Two companies, Cotton On and Target Australia, have reportedly stopped sourcing cotton from China’s Xinjiang after an investigation by an Australian TV program reported that Uyghur Muslims were being forced to work in a number of textile factories in the region.
According to the ABC, Cotton On said it no longer sourced from Xinjiang-based subcontractor Litai Textiles. Cotton On also said that it is “absolutely committed to having an ethical supply chain.”
The Epoch Times has reached out to Cotton On for comment.
Target Australia said it has “made the decision to stop orders” from a mill owned by the company Huafu in Xinjiang, the network reported. An internal investigation is being conducted into supplies sourced from the mill.
A Target spokesperson said the company has a strict ethical sourcing code.
“As part of our Ethical Sourcing Code of Conduct Target Australia take any breaches of this Code very seriously, this includes any allegations of forced labour,” a Target spokesperson said in an emailed statement to The Epoch Times.
“Following the recent reports regarding the Huafu Mill in Xinjiang we identified that one Target direct supplier is using a small amount of cotton yarn from a mill owned by Huafu in Xinjiang province. Target asked the supplier to stop orders from this mill while the situation is clarified.”
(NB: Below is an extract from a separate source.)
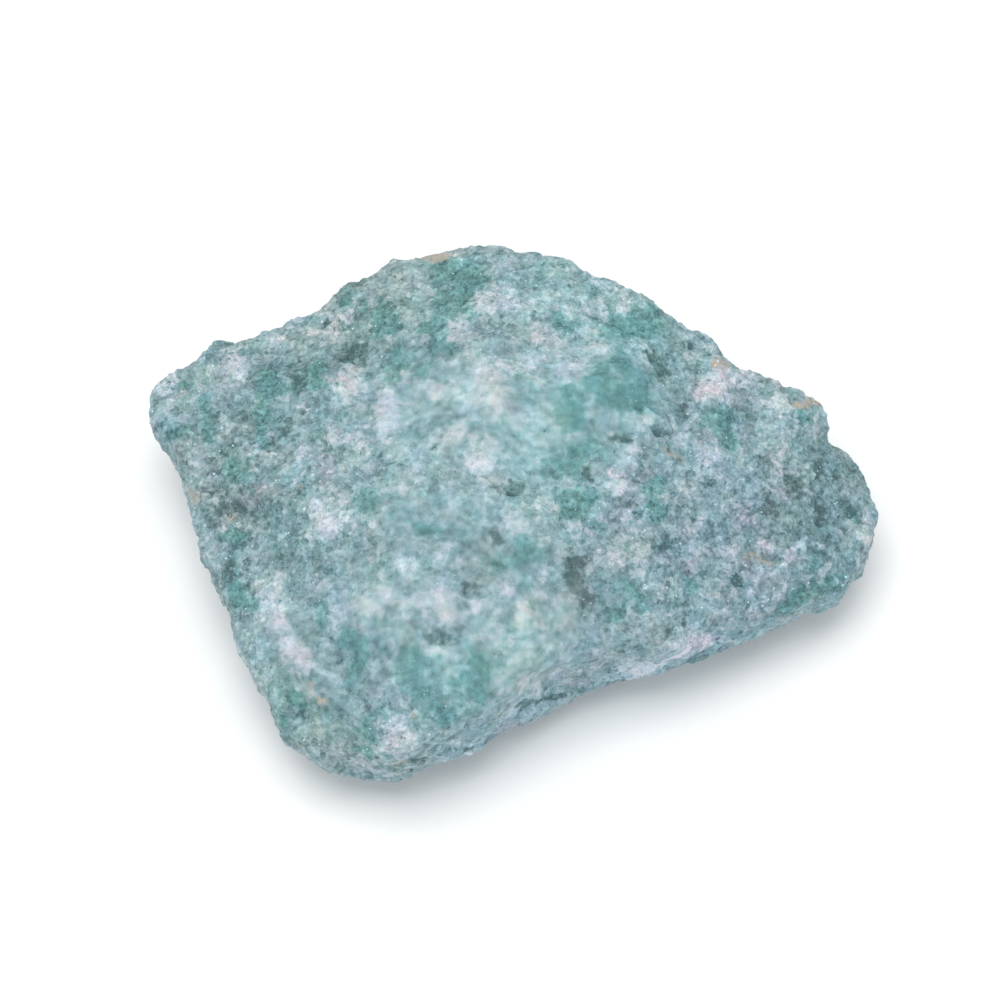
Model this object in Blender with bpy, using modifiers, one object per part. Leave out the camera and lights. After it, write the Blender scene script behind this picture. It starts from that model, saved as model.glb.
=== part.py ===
"""Rough green aventurine: one loose, broken piece of granular green quartz rock.

The stone is a low chunk with a broad crown, a high broken wall behind, a thinner
edge in front and a small flat spot underneath that it rests on. Its widest line
is the rim. Broken faces fall from the crown to the rim, and walls and shallow
faces close in from the rim to the foot.

All dimensions below are in millimetres. The origin is at the middle of the
stone's box, on the surface that it rests on, with +X along its length.
"""

import math

import bmesh
import bpy
import numpy as np
from mathutils import Vector, noise

MM = 0.001
PART_NAME = "rough_green_aventurine"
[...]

Meanwhile, H&M informed Four Corners that their investigations into the company Huafu, one of their suppliers, “showed no evidence of forced labour.” H&M also said that the yarn sourced from Huafu comes from a facility outside Xinjiang.
Jeanswest said that an internal investigation after the Four Corners report yielded “no evidence that any of our cotton comes from this region,” reported the ABC.
“Australians care about human rights and do not want to aid practices like forced labour when they buy a new t-shirt.
“Clearly, the risk is too great for these companies to be associated with the oppression of the Uyghur people. We call on all Australian companies to make transparent their supply chains to ensure consumers do not unwittingly support gross human rights abuses of Uyghur people.”
China has been widely condemned for setting up complexes in remote Xinjiang that it describes as “vocational training centers” to stamp out extremism and give people new skills. The United Nations says at least 1 million ethnic Uighurs and other Muslims have been detained.
“[I]f we suspect a product is made using forced labor, we’ll take that product off U.S. shelves,” Acting CBP Commissioner Mark Morgan said at the time.
The U.S. Commerce Department also added 28 Chinese public security bureaus and companies on a U.S. trade blacklist over China’s treatment of Uyghur Muslims and other Muslim ethnic minorities.